Federal CIO Steven VanRoekel speaks with InformationWeek Government Editor John Foley at Thursday’s event.
Having launched a formal strategy on the concept yesterday, federal CIO Steven VanRoekel offered examples Thursday morning of how shared IT services will free up valuable resources across government agencies.
Speaking at the Government IT Leadership Forum at Washington, D.C.’s Newseum, VanRoekel expanded on the announcement made late Wednesday.
“We spend a lot of time just managing commodity IT,” he said. “USDA took 21 different email systems and teams managing those systems and took the bold cultural step of consolidating to one cloud based system at a third of the cost. In the private sector, That would be unthinkable to have 21 email systems.
“This will free up people resources to put them on more important tasks,” he said. “That’s how you innovate on a flat budget.”
The strategy, he said, involves data storage, commodity IT, infrastructure and myriad solutions based on cloud computing.
“It’s a crawl-walk-run concept across the landscape of government,” VanRoekel added. “We break down the cultural walls first. We’ll work on commodity and then move on to more lines of business.”
Under the strategy, each agency will assess current IT services, develop a plan, and collaborate with VanRoekel on specifics and budget issues.
“It’s not a one-size-fits-all model,” he said. “It’s a framework by which we’ll have a discussion. … Our lowest hanging fruit right now is optimizing each agency by itself. … I will be as enthusiastic about taking those savings and pouring them back into the missions of the agencies.”
VanRoekel also said he has dispatched problem-solving “SWAT” teams for agencies without necessary IT resources. The teams are assembled with federal workers throughout government in various areas of appropriate expertise to drop in on a project to assess and guide agencies toward a solution.

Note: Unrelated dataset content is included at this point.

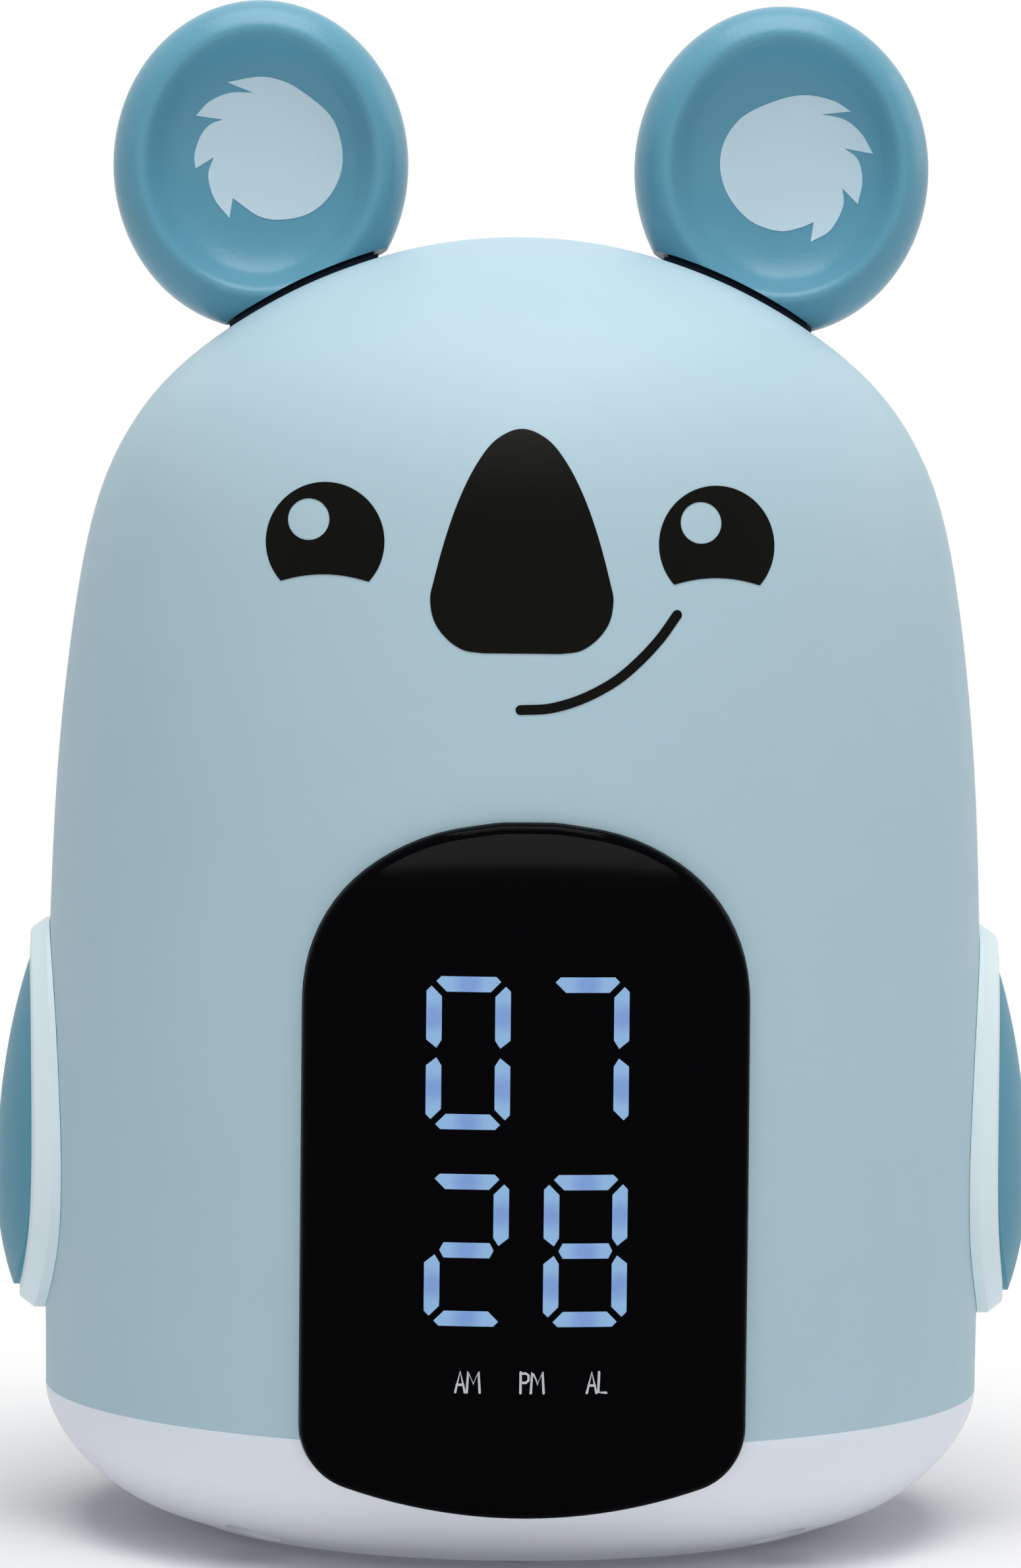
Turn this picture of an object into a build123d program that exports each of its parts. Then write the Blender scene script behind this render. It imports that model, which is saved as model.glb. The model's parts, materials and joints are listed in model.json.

So far, the effort has been reactive and ad hoc, but he envisions a more proactive approach in future with regard to advancing federal IT systems.
VanRoekel said cultural change is a stumbling block in his vision, but that he looks forward to “injecting new people” into agencies to facilitate that process through the White House’s technology fellows program. He said hiring from a pool of applicants in the program will begin next month.
“We will drive down costs we while increase revenue. That’s what they do in business. In government … there’s this idea that if I generate savings you’re just going to take it away from me. For me, it’s striking the careful balance between inspire and push. Because we know IT can drive efficiency and productivity, we can import a cut-and-invest strategy.”
At the same time, he acknowledged innovation requires capital investment.
“Data center consolidation is a classic example,” he said. “That takes money and time and people. The out years is when you get the benefit of that. … The Department of Defense has seen $300 million savings. Because of it’s size you are seeing savings and you will continue to see that. We’re at sort of the leading edge of the hockey stick on that savings.”
DoD CIO Teri Takai, who also spoke at Thursday’s forum, said she embraces VanRoekel’s strategy and DoD’s future plans follow suit.
“We operate in siloed way right now,” Takai said. “So the idea … is to think enterpsrise going in. To build on data center consolitin and bring together computing power and data as well.”
She added: “We believe in the direction Steve’s going. One of my major challenges is … I have to get sharing to happen across DoD. We need to get Army comfortable with operating out of a DISA data center and vice versa. … Shared services is really beyond data centers…we’re looking to define a set of enterprise services.”
To that end, she’s launched an enterprise IT strategy and roadmap that goes beyond data center consolidation and an enterprise email effort within military branches to a broader set of initiatives involving cloud computing, cybersecurity and identity management. The agency is also working on mobile device strategy and mobile app store.
Also at Thursday’s forum, the FBI reported near completion of it’s agile systems development as well as driving enterprise architecture and data integration. And US Intelligence Community CIO Al Tarasiuk said he’s working on trimming up to a quarter of the budget for IC agencies with shared services through shared services, reducing networks and implementing cloud computing.
Tarasiuk declined to provide a firm timetable or shared precise savings, but said much of his plans will move forward in the next five years and net “big, big savings.”
“If we take the costs out of IT they can go into the mission,” he said. “We’re changing the focus of our security model from network centric to data centric. It will take many years to get there.”
He added: “Our goal is to do in common the things that we commonly do. … We no longer need five engineering staffs working on desktops. We only need one.”